Mike Elko’s political art isn’t exactly made for contemplation.

When you find the phrase “resume oligarchy” in his poster work, the blunt instrument of irony is already clubbing your sensibility.

He’s not the only blatantly political Minneapolis artist.

The “Art of Democracy” exhibit now showing at The Minneapolis Institute of Arts brings together muckraking artwork that directs its criticism toward public education, foreign policies and war, among other subject matter.

The artists intend to push some sensitive buttons, so much so that the exhibit warrants a disclaimer at its entrance. Unsurprisingly, the artwork takes shots at the “big bad” Bush administration.

Collages, t-shirts, stick-figure drawings and yard signs comprise most of the artwork.

Elko’s poster “Cautionary Tales” parodies a “National-Enquirer”-type magazine.

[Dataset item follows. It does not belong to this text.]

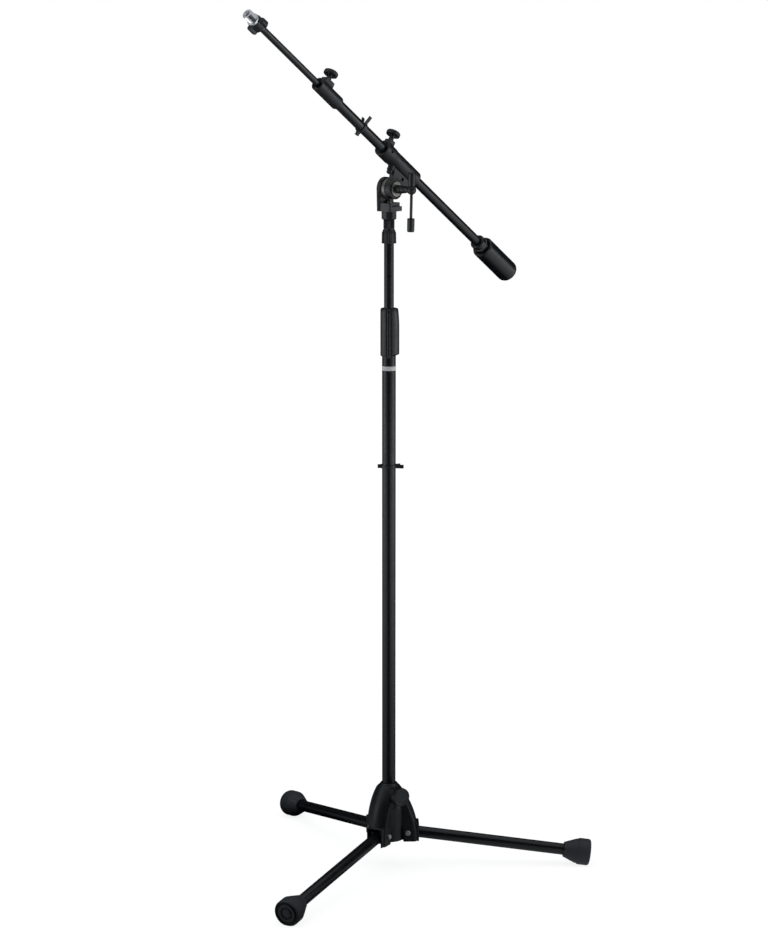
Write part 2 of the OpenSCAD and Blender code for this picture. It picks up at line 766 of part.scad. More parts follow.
module thread_ring()
    color([0.8, 0.8, 0.8]) on_boom(0) ring(neck_r, 10, [wing_u[1] + 0.1, wing_u[1] + 4]);

module wing_ring()
    color([0.12, 0.13, 0.13]) on_boom(wing_u[0]) difference() {
        union() {
            soft_disc(11, wing_u[1] - wing_u[0], 1.2);
            for (a = [100, 220, 340]) rotate([0, 0, a])
                linear_extrude(wing_u[1] - wing_u[0] - 1) translate([8.5, 0]) soft_plate(15, 8, 2.4);
        }
        translate([0, 0, -1]) cylinder(r = neck_r + run, h = 20);
    }

// ---------- Every node by name ----------

base_hub();
hub_bushing();
leg_pivot_pins();
base_knob();
base_knob_screw();
leg_tube_right();
leg_hinge_end_right();
foot_right();
leg_tube_rear();
leg_hinge_end_rear();
foot_rear();
leg_tube_front();
leg_hinge_end_front();
foot_front();
lower_tube();
mast_bottom_plug();
mast_cable_clip();
mast_label();
clutch_body();
clutch_collet();
clutch_grip();
upper_tube();
tube_guide();
tube_top_stud();
knurled_collar();
yoke_bolt();
lock_nut();
yoke();
head_collar();
friction_disc();
clutch_bolt();
boom_holder();
holder_stop_screw();
friction_washer();
holder_bushings();
clutch_washer();
handle_barrel();
handle_bar();
bar_caps();
holder_knob();
holder_knob_screw();
boom_tube();
boom_clamp();
clamp_bushing();
boom_cable_clip();
weight_collar();
weight_washer();
weight_nut();
weight_stud();
counterweight();
clamp_knob();
clamp_knob_screw();
boom_rod();
rod_guide();
mic_thread();
thread_ring();
wing_ring();
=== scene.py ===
import math

import bmesh
import bpy
from mathutils import Matrix, Vector


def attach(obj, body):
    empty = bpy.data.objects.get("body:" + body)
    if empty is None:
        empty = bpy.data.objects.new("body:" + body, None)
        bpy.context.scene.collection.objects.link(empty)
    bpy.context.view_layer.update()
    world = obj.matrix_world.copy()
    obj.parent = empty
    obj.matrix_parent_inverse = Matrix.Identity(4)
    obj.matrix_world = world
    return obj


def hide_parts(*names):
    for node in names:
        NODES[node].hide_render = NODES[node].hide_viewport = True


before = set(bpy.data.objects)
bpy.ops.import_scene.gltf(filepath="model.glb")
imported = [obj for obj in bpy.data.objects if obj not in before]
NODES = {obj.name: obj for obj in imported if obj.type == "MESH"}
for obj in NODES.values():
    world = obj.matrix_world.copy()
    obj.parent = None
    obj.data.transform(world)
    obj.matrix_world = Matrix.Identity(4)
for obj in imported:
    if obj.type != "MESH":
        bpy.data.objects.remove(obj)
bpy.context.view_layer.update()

MM = 0.001

# ---------------------------------------------------------------- sizes, in millimetres, as in the CAD
LEG_PIVOT_R = 31.4
LEG_PIVOT_Z = 61.6
LEG_REACH = 309.0
LEG_R = 9.65
FOOT_AXIS_Z = 20.1
FOOT_LEN = 44.0
LEG_SLOPE = math.degrees(math.asin((LEG_PIVOT_Z - FOOT_AXIS_Z) / LEG_REACH))
BASE_KNOB_Z = 129.0
LOWER_R = 11.2
UPPER_R = 7.95
HINGE_Z = 1134.6
HEAD_YAW = 228.6
BOOM_TILT = 34.2
BOOM_SIDE = 10.0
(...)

A blond woman weeps on the cover of an issue dedicated to “Depressing Confessions,” a tell-all of spoiled relationships that seems to spoof national politics.

“He told me he was compassionate and conservative. But he alienated all my friends and he spent all my money,” the inset reads.

Also on display is the work of local cartoonists such as Andy Singer.

In a single frame from his “No Exit” strip, Singer is able to capture the heart of a clash between Islamic religious culture and U.S. pop-culture.

Two mobs of people are about to come to blows.

One mob, brandishing guitars and boom boxes, holds up iconic portraits of cowboys and bikini-wearing women. The opposing male mob wears traditional Islamic garb and holds up icons of famous Shiite clerical leaders such as Grand Ayatollah Ali Hussein al-Sistani.

A yard sign sitting in the corner of the exhibition room seems to equate voting with prostitution when a scantily dressed female appears next to the words, “Every Vote Counts.”

Democracy can breed many different artistic interpretations. The benefit of “Art of Democracy” is the wide aim it takes at everything political.